Good: Not much has gone right for the Raiders during their 0-3 start, but quarterback Jacob Bailey and receiver Colton Miller have developed a rapport when North goes to the air. North is loaded with sophomores (at running back, especially) and coach Jason Galt is excited about what’s in the pipeline for the next two years.

North is allowing 37 points per game while scoring just 10.3 per game. The Raiders managed just 96 total yards in last Friday’s loss to Northview and turned the ball over six times. Galt’s team—and the season—is still young, but North is a far cry from entering the playoff picture. — Foster Lander


Good: Coach Todd Winter’s triple-option gave North Springs and Walker fits.
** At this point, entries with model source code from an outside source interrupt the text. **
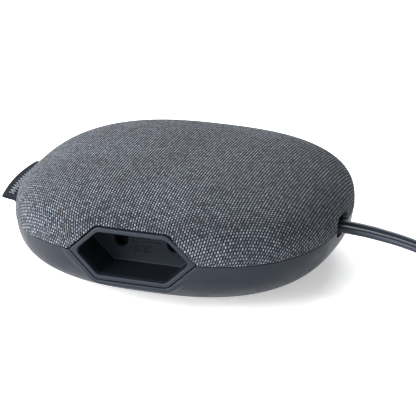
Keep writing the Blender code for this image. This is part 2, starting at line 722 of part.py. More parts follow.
def cord_clamp():
    x, y = CLAMP_SCREW
    foot_z, roof_z, top_z = FLEX_Z - FLEX_RADIUS, FLEX_Z + FLEX_RADIUS + GAP, 24.9 * MM
    low = (x - CLAMP_HALF_LENGTH, -CLAMP_HALF_WIDTH, foot_z)
    clamp = box("cord_clamp", low, (x + CLAMP_HALF_LENGTH, CLAMP_HALF_WIDTH, top_z), BLACK_PLASTIC)
    arch_low = (x - 10 * MM, -FLEX_WIDTH / 2 - GAP, foot_z - 5 * MM)
    arch = box("clamp_arch", arch_low, (x + 10 * MM, FLEX_WIDTH / 2 + GAP, roof_z), collection=CUTTERS)
    boolean(clamp, arch)
    for i, side in enumerate((-1, 1)):
        hole = cylinder(f"clamp_hole_{i}", (x, side * y, 10 * MM), (x, side * y, 30 * MM), 1.5 * MM, collection=CUTTERS, sides=12)
        boolean(clamp, hole)
        screw(f"clamp_screw_{i + 1}", x, side * y, top_z + GAP, 15.0 * MM, 1.1 * MM, 2.3 * MM)
    return clamp


def notch_ring(x, grow):
    outline = rounded_rectangle(NOTCH_HALF_WIDTH + grow, NOTCH_HALF_HEIGHT + grow, NOTCH_RADIUS + grow)
    return [Vector((x, y, NOTCH_Z + z)) for y, z in outline]


def cord_grommet():
    """The open-fronted cup that lines the flex's notch, with the flex coming through its floor."""
    rings = [
        notch_ring(GROMMET_BACK_X, 0.0),
        notch_ring(GROMMET_FRONT_X, 0.0),
        notch_ring(GROMMET_FRONT_X, -GROMMET_WALL),
        notch_ring(GROMMET_FLOOR_X, -GROMMET_WALL),
    ]
    grommet = loft("cord_grommet", rings, SHELL_GREY)
    start, end = (45 * MM, 0, FLEX_Z), (53 * MM, 0, FLEX_Z)
    boolean(grommet, cylinder("grommet_hole", start, end, FLEX_RADIUS + GAP, collection=CUTTERS))
    return grommet


def cut_openings(cloth, dome, base):
    """The socket and flex openings through the cloth, the shell under it and the base."""
    for facing, turn in SIDES:
        boolean(cloth, socket_cutter(f"cloth_opening_{facing}", 0.4 * MM, turn))
        wide = socket_cutter(f"shell_opening_{facing}", GAP, turn)
        boolean(dome, wide)
        boolean(base, wide)
    notch = loft("notch_cutter", [notch_ring(46 * MM, GAP), notch_ring(62 * MM, GAP)], collection=CUTTERS)
    for target in (cloth, dome, base):
        boolean(target, notch)


# ---------------------------------------------------------------- tag


TAG_HALF_LENGTH = 17.0 * MM
TAG_SLOT_Z = SEAM_Z - MM
TAG_THICKNESS = 0.9 * MM
TAG_LINE_MM = ((-51.0, 18.75), (-55.6, 18.75), (-57.1, 19.1), (-58.0, 20.0), (-59.4, 20.9), (-61.6, 21.6))


def label_tag():
    """A ribbon tag that comes out of the seam and bends up, as an open strip with Solidify."""
    mesh = bpy.data.meshes.new("label_tag")
    rows = len(TAG_LINE_MM)
    points = [(x * MM, y, z * MM) for y in (-TAG_HALF_LENGTH, TAG_HALF_LENGTH) for x, z in TAG_LINE_MM]
    mesh.from_pydata(points, [], [(i, i + 1, rows + i + 1, rows + i) for i in range(rows - 1)])
    tag = new_object("label_tag", mesh, TAG_CLOTH)
    thick = tag.modifiers.new("thickness", "SOLIDIFY")
    thick.thickness = TAG_THICKNESS
    thick.offset = 0.0
    return tag


# ---------------------------------------------------------------- flex, coil and plug


def flex():
    """The free flex down to the coil, and its last stretch from the coil's top to the plug."""
    route = smooth_route([Vector(point) * MM for point in FLEX_ROUTE_MM], 6.0 * MM)
    tube("cord", route, FLEX_RADIUS, FLEX_PVC, 2)
    rest_z = COIL_TOP + GAP + FLEX_RADIUS
    bend_x, bend_y = COIL_X + END_OFFSET, COIL_Y
    last = []
    turns = 12
    for i in range(turns + 1):
        angle = math.radians(-70 + 160 * i / turns)
        ease = (1 - math.cos(math.pi * max(0.0, i / turns - 0.3) / 0.7)) / 2
        z = rest_z + (PLUG_LIFT - rest_z) * ease
        last.append((bend_x + END_BEND * math.cos(angle), bend_y + END_BEND * math.sin(angle), z))
    tube("cord_end", last, FLEX_RADIUS, FLEX_PVC, 2)
    tube("cord_tail", [(FLEX_TAIL_END_X, 0, FLEX_Z), (FLEX_START_X - GAP, 0, FLEX_Z)], FLEX_RADIUS, FLEX_PVC, 2)


def cord_coil():
    """The outer shape of the wound flex: a ring of rounded section, turned about the coil's axis."""
    half_width, half_height = (COIL_OUTER - COIL_INNER) / 2, (COIL_TOP - COIL_BOTTOM) / 2
    section = rounded_rectangle(half_width, half_height, 2.5 * MM, 2)
    middle_r, middle_z = (COIL_OUTER + COIL_INNER) / 2, (COIL_TOP + COIL_BOTTOM) / 2
    turns = 36
    rings = []
    for i in range(turns):
        angle = 2 * math.pi * i / turns
        c, s = math.cos(angle), math.sin(angle)
        rings.append([
            Vector((COIL_X + (middle_r + r) * c, COIL_Y + (middle_r + r) * s, middle_z + z)) for r, z in section
        ])
    return loft("cord_coil", rings, FLEX_PVC, looped=True)


def coil_tie():
    """A strap round the coil's section."""
    clear = 0.45 * MM
    low_z, high_z = TIE_THICKNESS, COIL_TOP + clear
    inner_r, outer_r = COIL_INNER - clear, COIL_OUTER + clear
    thick = TIE_THICKNESS
    tie = box("coil_tie", (inner_r - thick, -TIE_HALF_WIDTH, 0.0), (outer_r + thick, TIE_HALF_WIDTH, high_z + thick), SILICONE)
    hole = box("tie_hole", (inner_r, -2 * TIE_HALF_WIDTH, low_z), (outer_r, 2 * TIE_HALF_WIDTH, high_z), collection=CUTTERS)
    boolean(tie, hole)
    for piece in (tie, hole):
        piece.location = (COIL_X, COIL_Y, 0.0)
        piece.rotation_euler = (0.0, 0.0, TIE_ANGLE)
    return tie


def plug():
    """The two-pin plug, lying on the coil. Its own frame has the pins along +X from the face at x = 0."""
    frame = bpy.data.objects.new("plug_frame", None)
    PARTS.objects.link(frame)
    behind = PLUG_BODY_LENGTH + PLUG_RELIEF_LENGTH + GAP
    frame.location = (COIL_X + END_OFFSET - behind, COIL_Y + END_BEND, PLUG_LIFT)
    frame.rotation_euler = (0.0, 0.0, math.pi)
    sections = (
        (0.0, PLUG_HALF_WIDTH - 0.6 * MM, PLUG_CORNER - 0.4 * MM, PLUG_HALF_HEIGHT - 0.5 * MM),
        (-0.6 * MM, PLUG_HALF_WIDTH, PLUG_CORNER, PLUG_HALF_HEIGHT),
        (-8.0 * MM, PLUG_HALF_WIDTH - 0.3 * MM, PLUG_CORNER, PLUG_HALF_HEIGHT),
        (-16.0 * MM, 13.0 * MM, 8.5 * MM, PLUG_HALF_HEIGHT - 0.8 * MM),
        (-PLUG_BODY_LENGTH, 7.0 * MM, 4.5 * MM, 4.2 * MM),
        (-PLUG_BODY_LENGTH - 1.5 * MM, 5.4 * MM, 3.2 * MM, 3.2 * MM),
        (-PLUG_BODY_LENGTH - PLUG_RELIEF_LENGTH, 4.2 * MM, 2.6 * MM, 2.4 * MM),
    )
    rings = []
    for x, tip, corner, height in sections:
        corners = [(tip, 0), (corner, height), (-corner, height), (-tip, 0), (-corner, -height), (corner, -height)]
        outline = rounded_outline(corners, [min(1.5 * MM, tip / 5)] * 6, 2)
        rings.append([Vector((x, y, z)) for y, z in outline])
    pieces = [loft("plug_body", rings, FLEX_PVC)]
    for word, side in (("left", 1), ("right", -1)):
        y = side * PIN_SPACING / 2
        inner = 1.5 * MM
        profile = [
            (0.0, PLUG_PIN_LENGTH),
            (1.2 * MM, PLUG_PIN_LENGTH - 0.2 * MM),
            (PIN_RADIUS, PLUG_PIN_LENGTH - 1.4 * MM),
            (PIN_RADIUS, PLUG_SLEEVE_LENGTH + GAP),
            (inner, PLUG_SLEEVE_LENGTH + GAP),
            (inner, GAP),
            (0.0, GAP),
        ]
        pin = turned(f"plug_pin_{word}", profile, BRASS, 12)
        ring = [(PIN_RADIUS, PLUG_SLEEVE_LENGTH), (PIN_RADIUS, GAP), (inner + 0.2 * MM, GAP), (inner + 0.2 * MM, PLUG_SLEEVE_LENGTH)]
        sleeve = turned(f"plug_sleeve_{word}", [*ring, ring[0]], BLACK_PLASTIC, 12)
        for piece in (pin, sleeve):
            piece.location = (0.0, y, 0.0)
            piece.rotation_euler = (0.0, math.pi / 2, 0.0)
            pieces.append(piece)
    for piece in pieces:
        piece.parent = frame


# ---------------------------------------------------------------- assembly


SIDES = (("front", 0.0), ("rear", math.pi))

cover = fabric_cover()
dome_shell = top_shell()
lower_shell = base_shell()
cut_openings(cover, dome_shell, lower_shell)
foot_pad()
for facing_word, side_turn in SIDES:
    socket(facing_word, side_turn)
base_screws()
busbar("live", PIN_SPACING / 2)
busbar("neutral", -PIN_SPACING / 2)
core_wires()
cord_clamp()
cord_grommet()
label_tag()
flex()
cord_coil()
coil_tie()
plug()
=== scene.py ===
import json
import math

import bmesh
import bpy
import numpy as np
from mathutils import Matrix, Vector


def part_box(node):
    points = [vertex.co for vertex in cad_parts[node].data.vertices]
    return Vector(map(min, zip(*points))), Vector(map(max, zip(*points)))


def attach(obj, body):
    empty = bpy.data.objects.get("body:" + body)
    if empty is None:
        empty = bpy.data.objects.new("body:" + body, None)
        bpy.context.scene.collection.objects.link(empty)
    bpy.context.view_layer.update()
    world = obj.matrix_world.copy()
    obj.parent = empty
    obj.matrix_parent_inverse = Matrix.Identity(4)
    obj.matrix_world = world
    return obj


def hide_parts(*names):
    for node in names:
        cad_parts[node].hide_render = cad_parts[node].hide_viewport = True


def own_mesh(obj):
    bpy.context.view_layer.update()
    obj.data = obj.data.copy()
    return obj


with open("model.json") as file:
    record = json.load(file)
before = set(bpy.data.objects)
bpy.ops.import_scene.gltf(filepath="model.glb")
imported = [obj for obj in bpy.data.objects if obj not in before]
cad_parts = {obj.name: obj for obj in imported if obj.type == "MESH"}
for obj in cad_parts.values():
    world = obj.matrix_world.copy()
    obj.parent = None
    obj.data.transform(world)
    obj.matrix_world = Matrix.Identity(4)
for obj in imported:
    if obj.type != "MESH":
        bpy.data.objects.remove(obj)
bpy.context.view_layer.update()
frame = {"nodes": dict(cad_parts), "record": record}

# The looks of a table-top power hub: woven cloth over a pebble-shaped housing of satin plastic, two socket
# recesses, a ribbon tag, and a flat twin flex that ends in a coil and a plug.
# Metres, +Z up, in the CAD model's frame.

MM = 0.001

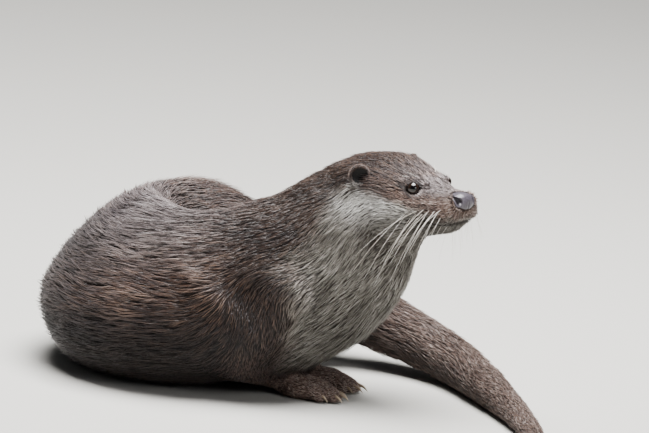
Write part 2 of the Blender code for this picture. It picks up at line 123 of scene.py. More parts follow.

Slot back Mitchell Ojeda (11.7 yards per carry), fullback Matthew Walters (pictured, two rushing touchdowns) and quarterback Ryan McCarthy (school-record 211 yards rushing last Friday) are a formidable trio. The Pinecrest defense has allowed just 14 points per game.

Bad:The Paladins have passed their two tests thus far with flying colors, but Mount Paran Christian, ranked No. 4 in Class A, will be a measuring stick of a road game. Pinecrest has not been forced to throw the ball much; will they be able to should the need arise? — Foster Lander


Good: Running back Tyler LaFlamme (pictured) has been the star for South with 370 yards rushing and six total touchdowns through three games. The War Eagles have an experienced quarterback in Matt White and are 2-0 in Region 6-AAAAAA, though games with Northview and Alpharetta still loom.

Bad: South allowed 38 points to Mountain View…in the second half alone. Habersham Central is one of the weakest teams across the state in Class AAAAAA. Which South team shows up the rest of the way—the one that let a big lead slip away in the season-opener or the one that scored 49 points in each of the two games that followed? — Foster Lander


Good: Austin Reid has emerged as a threat running the ball (91 yards last week), catching the ball (42 yards, TD last week) and as a kick returner. Hampton McConnell got back on track (and healthy) last Friday after a slow start to the year. McConnell makes the West offense go; he played his best game of the season against Chattahoochee and the Wolverines won their first game.

Bad: The Wolverines have struggled to protect McConnell and rarely gave him sufficient time to throw in two West defeats; he missed much of a Sept. 5 loss to Alpharetta after absorbing a huge hit. Until last Friday, West ran the ball with little success between the tackles.